Several factors are weighed when deciding to euthanize a bear, Scott says. A bear will be euthanized immediately, he said, if it acts aggressively towards people or if it makes contact with a person.
“There are no second chances with that really,” Scott said.
But in this case, the bear’s history is what influenced the decision, Scott said.
“It’s not just one thing,” he said. “... This isn’t a case where it’s one single event that I determined how to proceed with a particular animal. First, it was into all kinds of stuff in July, we provided the opportunity for it to live out in the wild and go that route, and it made its way back, and it’s been generating calls for about two weeks now.”
Scott added the decision to euthanize a bear is not one that he takes lightly.
“I guess I’m hoping people won’t get upset if they understand that we had handled this bear once before, we had provided the opportunity for it do go on and do natural things,” Scott said. “Nobody likes killing bears, including Fish and Game staff. So while we don’t like it, it is at times a necessary thing in our opinion, and this particular bear based on the history was one that I determined we should do that with.”
Two to three bears are euthanized in Juneau every year, he said. The last one that was euthanized was just 30 days ago. In that case, it was again a large adult male bear that frequented roughly the same area downtown and exhibited similar behaviors.
Juneau sees a lot of bear activity this time of year as bears prepare for hibernation. Scott says this bear was not a so-called “problem bear,” rather he was just doing what bears do.

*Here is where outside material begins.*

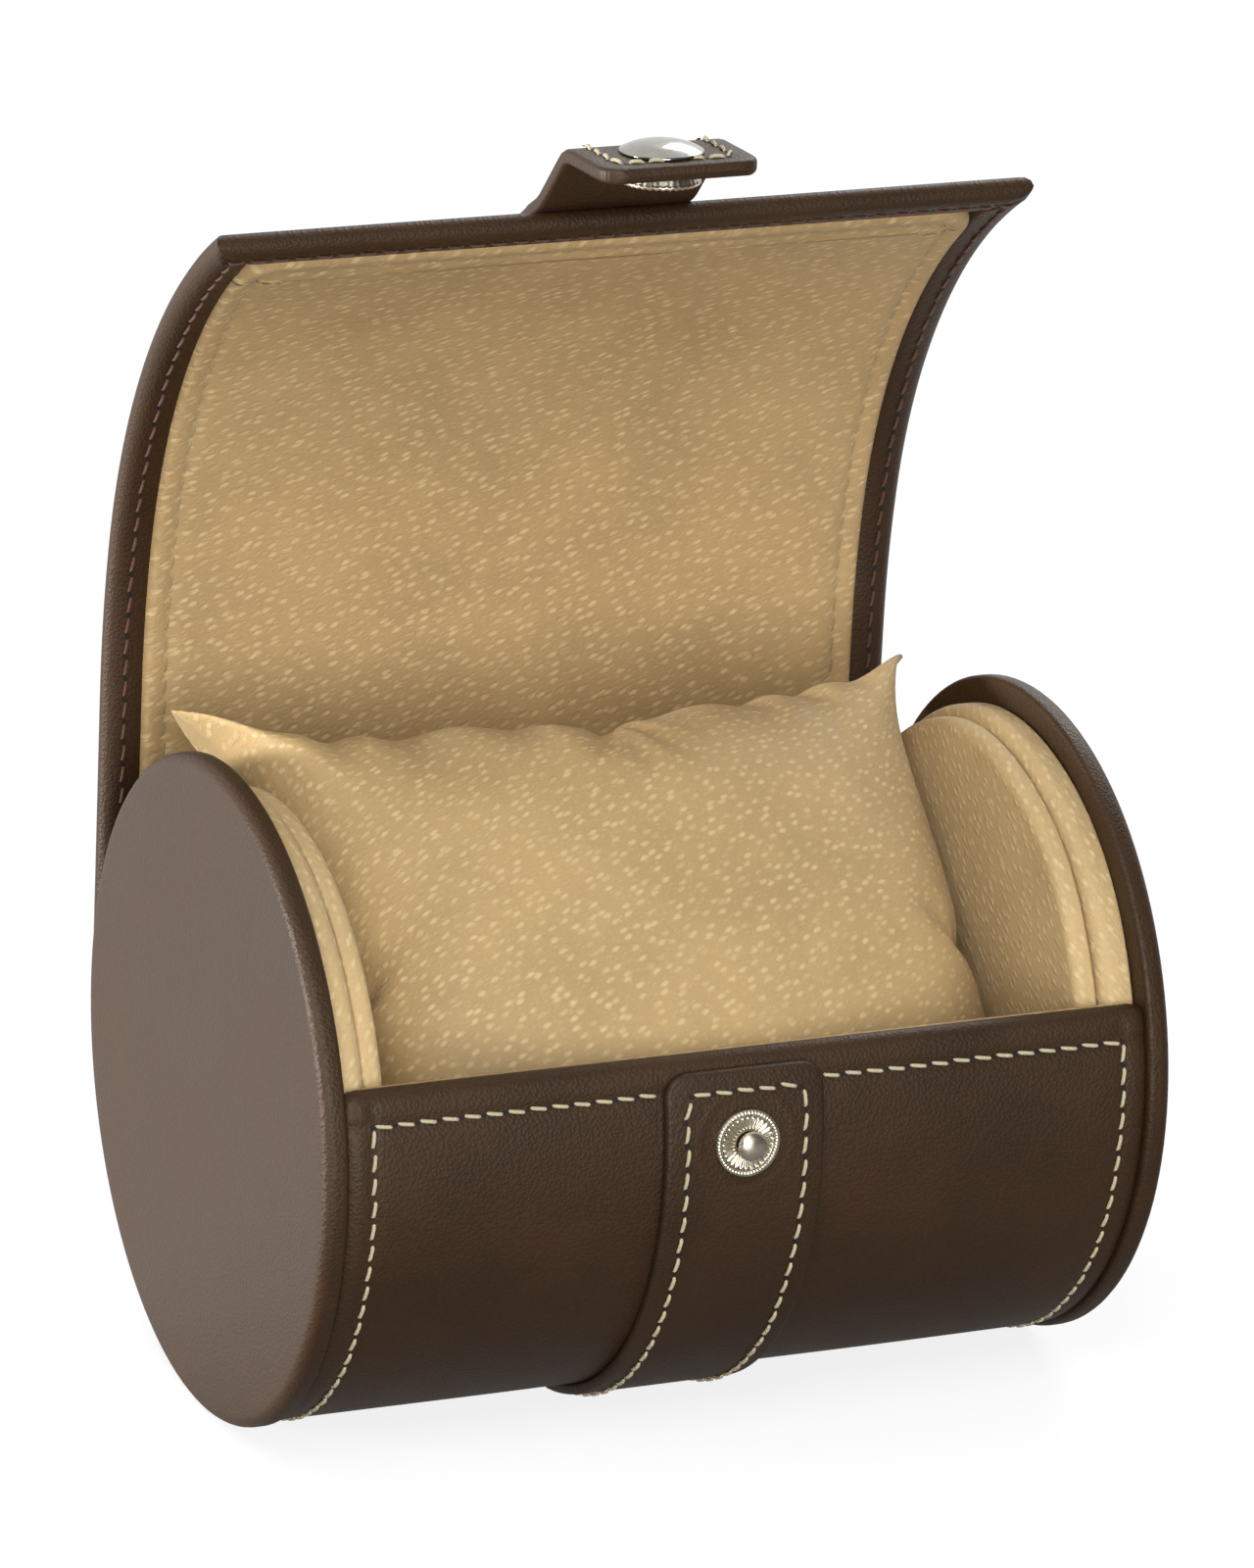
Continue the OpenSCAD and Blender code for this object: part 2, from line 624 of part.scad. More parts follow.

“These bears are doing exactly what they’re programed for, and they will exploit a food source if they find it,” he said. “Lots of people use the term ‘problem bear,’ but so much, so often it’s really not necessarily a bear problem — it’s an attracting problem that we need to work on.”
He added, “We don’t want to lose sight of like it or not we live in a place where there’s lots of black bears, and bears and people I think can coexist pretty well. But we got to keep those (food) attractants out of there that way we don’t create bear problems.”